[Head] And the Good News Is… | Jackson Free Press | Jackson, MS

[Head] And the Good News Is…

The 2011 legislative session begins Jan. 4, and it's likely to be exceptionally loud, complicated and messy. Mississippi faces an unusual alignment of unfavorable omens: a budget crisis, a national climate favoring anti-immigrant sentiment, a contentious statewide election year and an inexplicably influential tea-party movement with which conservative elements in both parties have fallen madly in love.

Let's start with the tea-party movement. When the 112th U.S. Congress convenes, Mississippi will shift from a 75 percent Democratic House delegation to a 75 percent Republican House delegation due to the defeats of District 1's Rep. Travis Childers and District 4's Rep. Gene Taylor. The only Democrat representing Mississippi in Congress will be District 2's Rep. Bennie Thompson, whose influence in the House has been substantially reduced by the election of a Republican majority.

These kinds of party shifts are not uncommon during the first term of a new presidential administration, and they usually favor the party that opposes the president, but in this case the broadcast-media punditry, for whatever reason, has decided to attribute these ordinary midterm opposition-party gains to the influence of national conservative organizations that use the phrase "tea party"—the Tea Party Coalition, the Tea Party Express, the Tea Party Nation, and so forth. These organizations came about in protest against the Bush-Obama recessionary bailouts and, later, united against Democratic health-care reform policies.

In Mississippi, the tea-party movement has taken on a more Confederate tone. While the Mississippi Tea Party's mission statement somewhat less-than-reassuringly states that the organization does not seek a "war within the states," the phrase "state's rights" has been brought back into the Mississippi political mainstream in some innovative and bizarre ways.

Tea party representatives met with Lt. Gov. Phil Bryant in October, for example, to suggest that the state establish a commission to defend Mississippi's sovereignty. While tea-party leaders described this as an "Un-American Activities Committee" in the tradition of 1950s communism-obsessed Sen. Joe McCarthy, the last state agency created under this mandate—the Mississippi Sovereignty Commission—was even worse, investigating the Civil Rights Movement and secretly punishing those associated with it. While the impact of the tea-party movement on the legislative session is difficult to predict, sanity and restraint are unlikely to be among its priorities.
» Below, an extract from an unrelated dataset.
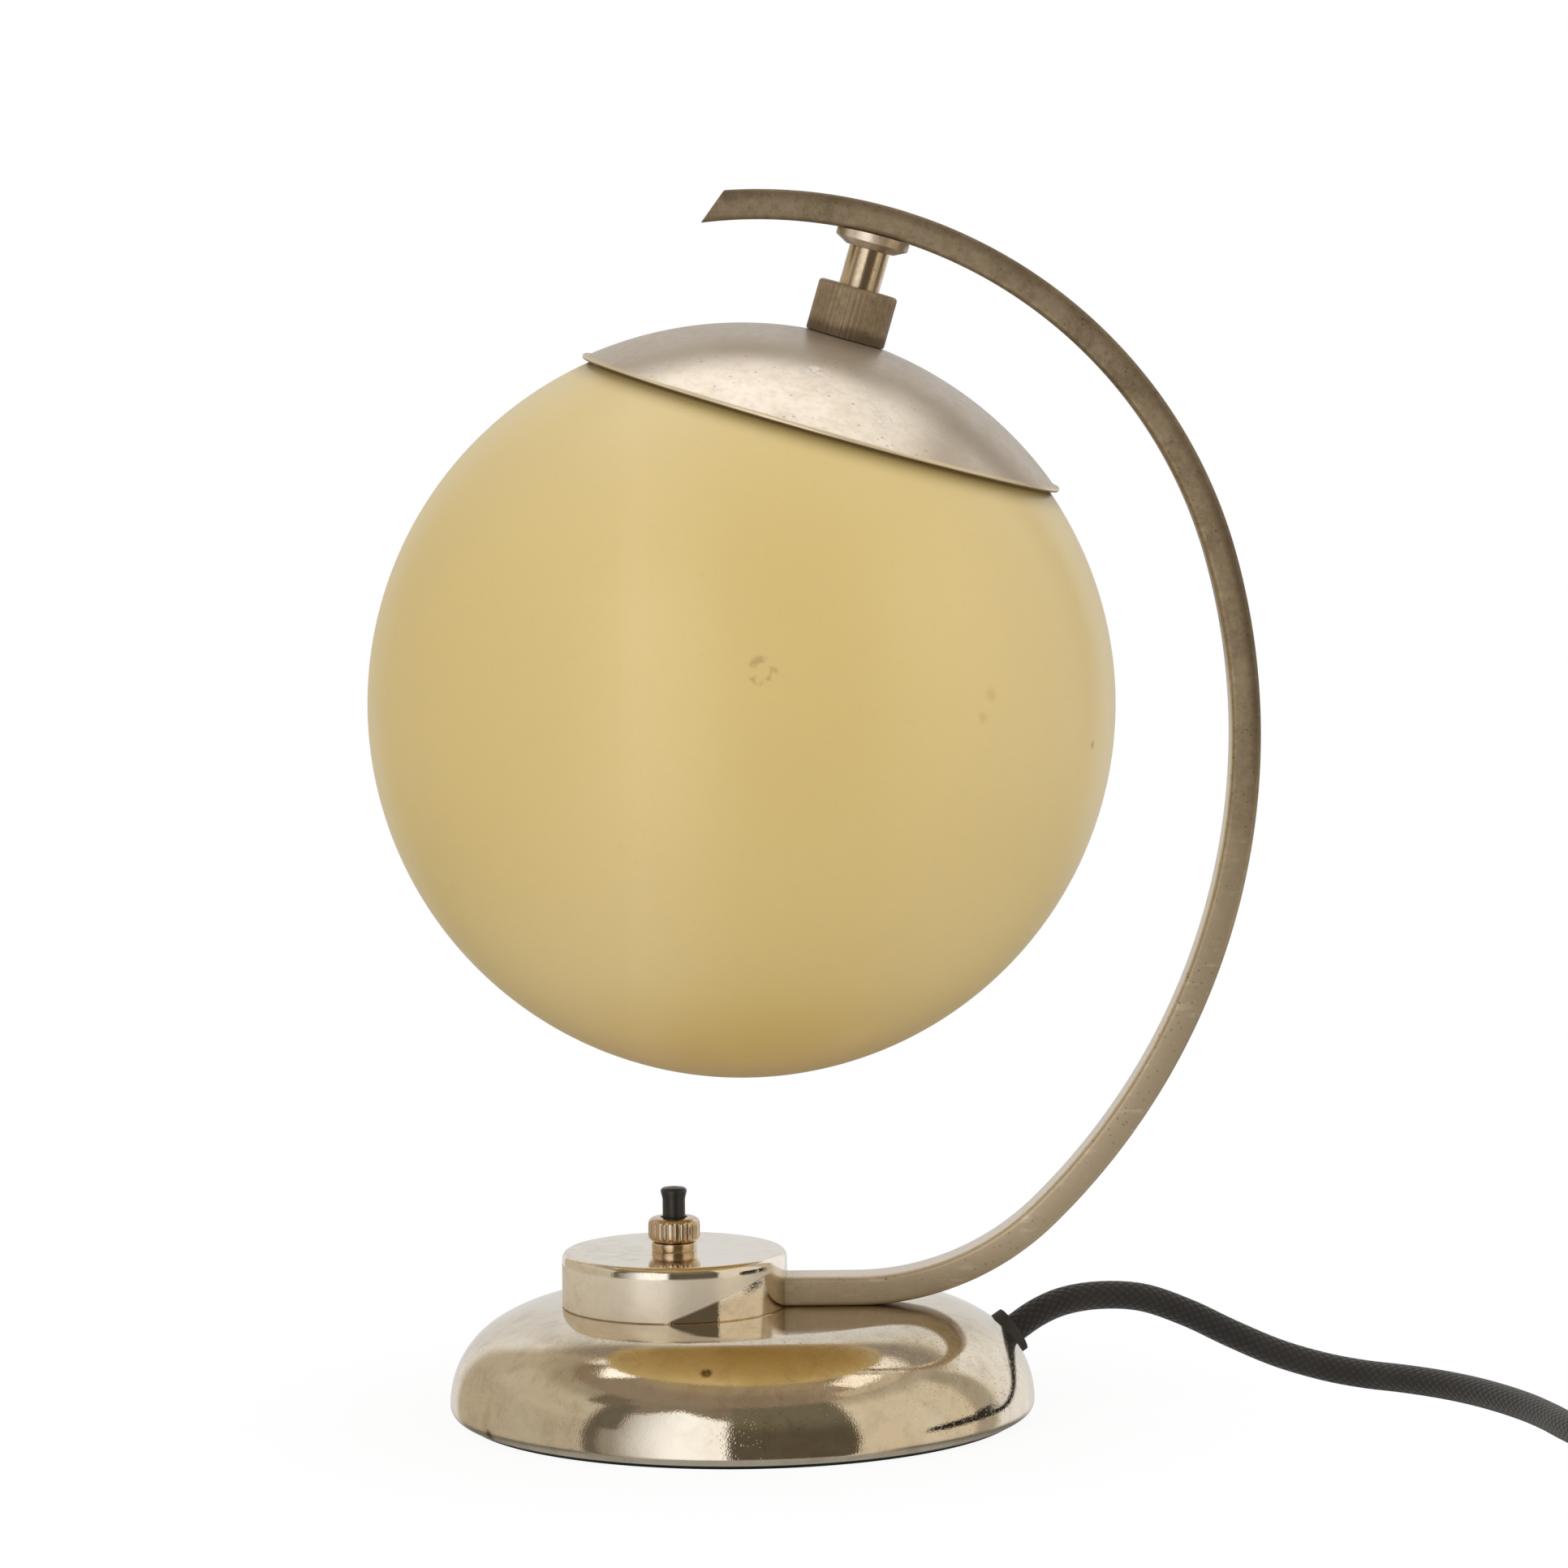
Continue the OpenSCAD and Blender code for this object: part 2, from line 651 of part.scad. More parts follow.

For his part, Phil Bryant has made little secret of the fact that he plans to run for governor in November when Haley Barbour is term-limited out. Those of you who remember the 2007 statewide-election cycle may recall that while Barbour mostly steered clear of hot-button social issues, Bryant made them his campaign's bread and butter. Since he's the de-facto leader of the Mississippi State Senate right now, and may face a difficult Republican primary process, he's well situated to grandstand on any number of frightening policy proposals in an effort to demonize progressives in the Mississippi State House and increase his own profile. Bryant has certainly made an effort to do so with respect to the anti-birth control Personhood Amendment and the Voter ID Amendment, both of which are scheduled to be on the ballot in November.

And if there's one issue where Bryant excels at pandering, it's immigration. In a political climate where Arizona's SB 1070 brazenly makes racial profiling the law of the land, Bryant—who rose in Republican ranks largely on the basis of a blistering 2006 state auditor's piece in which he (inaccurately) speculated that undocumented immigrants were to blame for budget losses—has promised to back legislation that would similarly profile Latinos in Mississippi. Competing groups of conservative legislators have vowed to bring Arizona-style legislation to a vote.

Statewide elections can have different effects on legislators—sometimes they inspire grandstanding, at other times timidity—but it's clear that anti-immigrant legislation will be part of the 2011 session.

The issue of the budget will lurk in the background of this legislative session. Last year, it almost inspired a proposal to eliminate the Mississippi University for Women and all but one of the state's historically black public colleges and universities. Similar draconian proposals could easily resurface this year, most of them likely targeting public education, public health and other constituent services that primarily benefit low-income Mississippians.

That's the bad news.

The good news is that in statewide politics, and especially in an election year, the voices of constituents carry a great deal of weight. The reason last year's university merger proposal failed, for example, was almost certainly the public outrage it provoked. The success or failure of the legislative horrors I've described will depend, to a great extent, on us—our willingness to call our legislators, attend lobby days, and take other measures when we're called on to make our voices heard. The 2011 legislative session may, more than any other legislative session of modern times, give us the opportunity to decide what kind of state we're going to live in. That's an opportunity none of us should turn down.

Freelance writer Tom Head is a lifelong Jackson native. He has authored or co-authored 24 nonfiction books on a wide range of topics, writes about civil liberties for About.com and is a grassroots progressive activist.